Any continued delayed action risks missing an important opportunity for Palo Alto to plan for the housing needed to create a compliant Housing Element in the upcoming 2023 – 2031 cycle. Additionally, delayed or insignificant action will only result in existing landowners deciding to either not redevelop their properties or to redevelop under existing zoning regulations, which undermines the overall vision and purpose of the coordinated area plan process.
San José Affordable Housing Siting Policy at Council next week
Next Tuesday, June 22nd at 11:00am, the San José City Council will review the Housing Department’s proposal to update the City’s Affordable Housing Siting Policy. The proposed policy will provide a framework for assessing which affordable housing developments will be prioritized for Housing Department funding. The policy responds to two related concerns raised by the City Council: where affordable developments are more likely to be built in parts of the city and not others if left to the market; and, the broader goal of Affirmatively Furthering Fair Housing by proactively prioritizing affordable housing opportunities in wealthier, highly-resourced areas where they few exist.
The proposal creates a three category system for San José: Opportunity Areas, which are generally higher-income census tracts and align with state priority opportunity maps; City Planned Areas, which cover targeted growth areas that are not high in poverty; and Other Areas of the City, which include mostly very low-income neighborhoods. The plan broadly aims to increase the amount of affordable housing resources to the Opportunity Areas over time. Action next week will open the door for a number of shovel-ready affordable housing developments to move forward with city funding.
Although the proposed policy is broadly supported as a step towards more integrative opportunities, there are some potentially significant challenges that will need be worked through during implementation, including alignment with state financing priority maps, and assessment of development opportunity sites in Opportunity Areas. SV@Home believes the upcoming Assessment of Fair Housing implementation policy recommendations due back to the Council later in the year, and the City’s Housing Element Update process over the next 12 to 18 months, will provide real opportunities to engage with the Siting Policy and ensure the tools are in place to realize the vision going forward.
Santa Clara City Council Rejects Housing-Rich ECR Plan, Goes Back to Drawing Board
After more than three-years of planning, including extensive public outreach, a number of City Council study sessions, and multiple rounds of input from a specially convened Community Advisory Council (SV@Home was a member of this advisory group), the El Camino Real Specific Plan came before the Santa Clara City Council on Tuesday for final adoption. Instead of moving forward with the housing-rich alternative, the council voted unanimously to reject the plan as presented and requested that staff prepare major modifications to lower residential densities and building heights by roughly half of that proposed, with a maximum height of four stories and significant stretches with a limit of two stories.

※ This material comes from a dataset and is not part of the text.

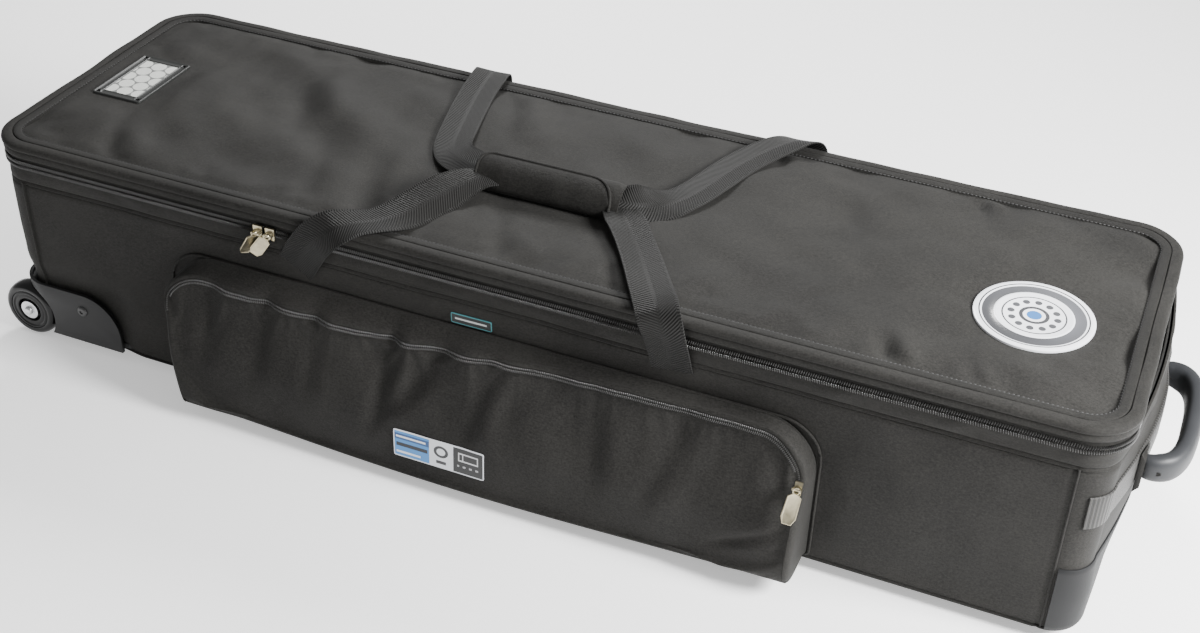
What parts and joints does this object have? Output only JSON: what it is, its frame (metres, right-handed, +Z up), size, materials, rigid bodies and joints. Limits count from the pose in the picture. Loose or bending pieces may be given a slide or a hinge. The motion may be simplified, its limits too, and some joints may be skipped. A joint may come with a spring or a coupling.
{
  "type": "drum hardware case",
  "caption": "Long wheeled soft case for drum stands, with a zipped padded lid, front pocket, joined carrying straps, end handle and corner wheels.",
  "frame": {"origin": "on the floor under the middle of the case, on the underside of the centre base runner", "axes": "+X from the wheel end to the handle end, +Y from the pocket front to the hinged rear, +Z up"},
  "size_m": [1.2712, 0.4202, 0.2856],
  "materials": {
    "shell_fabric": "woven polyester",
    "base_fabric": "coated base cloth",
    "board": "stiff sheet",
    "foam": "closed-cell foam",
    "lining_cloth": "plain lining",
    "webbing": "herringbone webbing",
    "piping": "bound piping",
    "zip_nylon": "coil zip",
    "moulded_plastic": "satin moulding",
    "kick_grey": "smooth wear patch",
    "screw_steel": "zinc plated",
    "hub_plastic": "gloss moulding",
    "tyre_black": "smooth tread",
    "grip_rubber": "soft sleeve",
    "pull_metal": "satin nickel on brass",
    "label_print": "woven patch",
    "card_paper": "plain card",
    "clear_window": "clear film",
    "badge_print": "moulded soft badge"
  },
  "bodies": {
    "root": {"base_panel": "base_fabric", "base_board": "board", "front_panel": "shell_fabric", "rear_panel": "shell_fabric", "wheel_end_panel": "shell_fabric", "handle_end_panel": "shell_fabric", "foam_sides": "foam", "foam_wheel_end": "foam", "foam_handle_end": "foam", "lining": "lining_cloth", "zip_band": "shell_fabric", "lower_zip": "zip_nylon", "hinge_tape": "webbing", "seam_piping": "piping", "base_runners": "moulded_plastic", "runner_screws": "screw_steel", "corner_guard_front": "moulded_plastic", "corner_guard_rear": "moulded_plastic", "guard_bolts": "screw_steel", "axle_bolts": "screw_steel", "wheel_bearings": "screw_steel", "kick_plate": "kick_grey", "end_webbing": "webbing", "handle_anchors": "webbing", "pocket_backing": "shell_fabric", "pocket_gusset": "shell_fabric", "pocket_front": "shell_fabric", "pocket_zip_fixed": "zip_nylon", "label_patch": "label_print", "side_tag": "label_print"},
    "lid": {"lid_band": "shell_fabric", "lid_border": "shell_fabric", "lid_panel": "shell_fabric", "lid_foam": "foam", "lid_lining": "lining_cloth", "lid_piping": "piping", "upper_zip": "zip_nylon", "card_frame": "moulded_plastic", "card": "card_paper", "card_window": "clear_window", "badge": "badge_print"},
    "left_slider": {"left_slider": "pull_metal"},
    "left_pull": {"left_pull": "pull_metal"},
    "right_slider": {"right_slider": "pull_metal"},
    "right_pull": {"right_pull": "pull_metal"},
    "pocket_slider": {"pocket_slider": "pull_metal"},
    "pocket_pull": {"pocket_pull": "pull_metal"},
    "pocket_flap": {"pocket_flap": "shell_fabric", "pocket_zip_moving": "zip_nylon"},
    "grab_handle": {"grab_handle": "grip_rubber"},
    "wheel_front": {"wheel_hub_front": "hub_plastic", "wheel_tyre_front": "tyre_black"},
    "wheel_rear": {"wheel_hub_rear": "hub_plastic", "wheel_tyre_rear": "tyre_black"},
    "front_legs": {"front_strap_legs": "webbing"},
    "front_loop": {"front_strap_loop": "webbing"},
    "rear_legs": {"rear_strap_legs": "webbing"},
    "rear_loop": {"rear_strap_loop": "webbing", "grip_pad": "shell_fabric"},
    "grip_flap": {"grip_flap": "shell_fabric"}
  },
  "joints": [
    {"name": "lid_hinge", "type": "hinge", "parent": "root", "child": "lid", "pos_m": [0, 0.1835, 0.232], "axis": [-1, 0, 0], "range_deg": [0, 110], "deforming": ["front_strap_legs", "front_strap_loop", "rear_strap_legs", "rear_strap_loop"]},
    {"name": "front_strap_lift", "type": "hinge", "parent": "root", "child": "front_legs", "pos_m": [-0.017, -0.1758, 0.196], "axis": [1, 0, 0], "range_deg": [0, 96]},
    {"name": "front_strap_fold", "type": "hinge", "parent": "front_legs", "child": "front_loop", "pos_m": [-0.0005, -0.1866, 0.2624], "axis": [1, 0, 0], "range_deg": [0, 156]},
    {"name": "rear_strap_lift", "type": "hinge", "parent": "root", "child": "rear_legs", "pos_m": [0.012, 0.1758, 0.196], "axis": [-1, 0, 0], "range_deg": [0, 101]},
    {"name": "rear_strap_fold", "type": "hinge", "parent": "rear_legs", "child": "rear_loop", "pos_m": [0.012, 0.1866, 0.2646], "axis": [-1, 0, 0], "range_deg": [0, 119]},
    {"name": "grip_flap_hinge", "type": "hinge", "parent": "rear_loop", "child": "grip_flap", "pos_m": [-0.006, -0.018, 0.2586], "axis": [-1, 0, 0], "range_deg": [0, 121]},
    {"name": "left_slider_run", "type": "slide", "parent": "root", "child": "left_slider", "axis": [-1, 0, 0], "range_m": [0, 0.25]},
    {"name": "left_pull_hinge", "type": "hinge", "parent": "left_slider", "child": "left_pull", "pos_m": [-0.259, -0.1876, 0.232], "axis": [-1, 0, 0], "range_deg": [0, 150]},
    {"name": "right_slider_run", "type": "slide", "parent": "root", "child": "right_slider", "axis": [1, 0, 0], "range_m": [0, 0.78]},
    {"name": "right_pull_hinge", "type": "hinge", "parent": "right_slider", "child": "right_pull", "pos_m": [-0.245, -0.1876, 0.232], "axis": [-1, 0, 0], "range_deg": [0, 150]},
    {"name": "pocket_flap_hinge", "type": "hinge", "parent": "root", "child": "pocket_flap", "pos_m": [-0.01, -0.2145, 0.12], "axis": [1, 0, 0], "range_deg": [0, 120]},
    {"name": "pocket_slider_run", "type": "hinge", "parent": "root", "child": "pocket_slider", "pos_m": [0.292, -0.20663, 0.138], "axis": [0, -0.9162, 0.4008], "range_deg": [0, 105]},
    {"name": "pocket_pull_hinge", "type": "hinge", "parent": "pocket_slider", "child": "pocket_pull", "pos_m": [0.3245, -0.21753, 0.13205], "axis": [-1, 0, 0], "range_deg": [0, 150]},
    {"name": "grab_handle_hinge", "type": "hinge", "parent": "root", "child": "grab_handle", "pos_m": [0.62123, 0, 0.155], "axis": [0, 1, 0], "range_deg": [-60, 60]},
    {"name": "front_wheel_spin", "type": "hinge", "parent": "root", "child": "wheel_front", "pos_m": [-0.586, -0.166, 0.034], "axis": [0, 1, 0], "continuous": true},
    {"name": "rear_wheel_spin", "type": "hinge", "parent": "root", "child": "wheel_rear", "pos_m": [-0.586, 0.166, 0.034], "axis": [0, 1, 0], "continuous": true}
  ],
  "couplings": [
    {"joint": "front_strap_lift", "follows": "lid_hinge", "ratio": 0.8636},
    {"joint": "front_strap_fold", "follows": "lid_hinge", "ratio": 1.409},
    {"joint": "rear_strap_lift", "follows": "lid_hinge", "ratio": 0.909},
    {"joint": "rear_strap_fold", "follows": "lid_hinge", "ratio": 1.073},
    {"joint": "grip_flap_hinge", "follows": "lid_hinge", "ratio": 1.09}
  ]
}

The vision of the draft El Camino Real Specific Plan in the City of Santa Clara was to transform the area from a series of single story, automobile-oriented strip malls to a tree lined, transit oriented, and multi-modal corridor with a mix of residential and retail uses. Higher intensity commercial and residential development would have been concentrated at key intersections to sustain the commercial uses, and pedestrian, bicycle, and transit amenities were prioritized in the plan area. The Plan area consists of all the properties facing the 3.2-mile stretch of the boulevard between the western City boundary in the vicinity of the Lawrence Expressway and Lafayette Street to the east.
The Plan rejected by the council would have added an estimated 6,200 additional homes to the area over the next 20-25 years, with a goal of at least 20% of the total being affordable to lower and moderate income households. This affordable housing goal would have been achieved through a combination of traditional stand-alone affordable housing developments, and an onsite 15% inclusionary requirement at 80% Average Median Income (AMI), which provides deeper affordability than the City’s current requirement of 15% inclusionary at 100% AMI.
Unfortunately, the driving factor for the council decision to reject the plan as presented was the same as has been seen continuously in peninsula cities such as Palo Alto and Cupertino – homeowners from adjacent properties and residents of the surrounding neighborhoods arguing that the proposed mid-rise zoning standards were more appropriate in other parts of the city, but did not fit into Santa Clara’s El Camino Real corridor. The ECR is Santa Clara’s major commercial, and more recently residential, thoroughfare. It is the most transit-rich corridor in the city, serviced by both local and express high frequency busses with direct connection to the Caltrain and future end-of-the-line BART station. It has been a designated planned development area for a long time, and was expected to be a critical piece of the puzzle as the city prepares its Housing Element Update because it runs through relatively high resourced areas. Somewhat ironically, the ECR plan had significantly increased the stringency of current design standards to address the transition to adjacent single family homes.
Recent feasibility studies for residential construction in Santa Clara have shown that lower density townhomes are highly profitable to developers, while apartments or condominiums would have to be built at the moderate densities initially proposed to be economically feasible. A motion to study the feasibility of residential development at the lower densities recommended by the council was not accepted.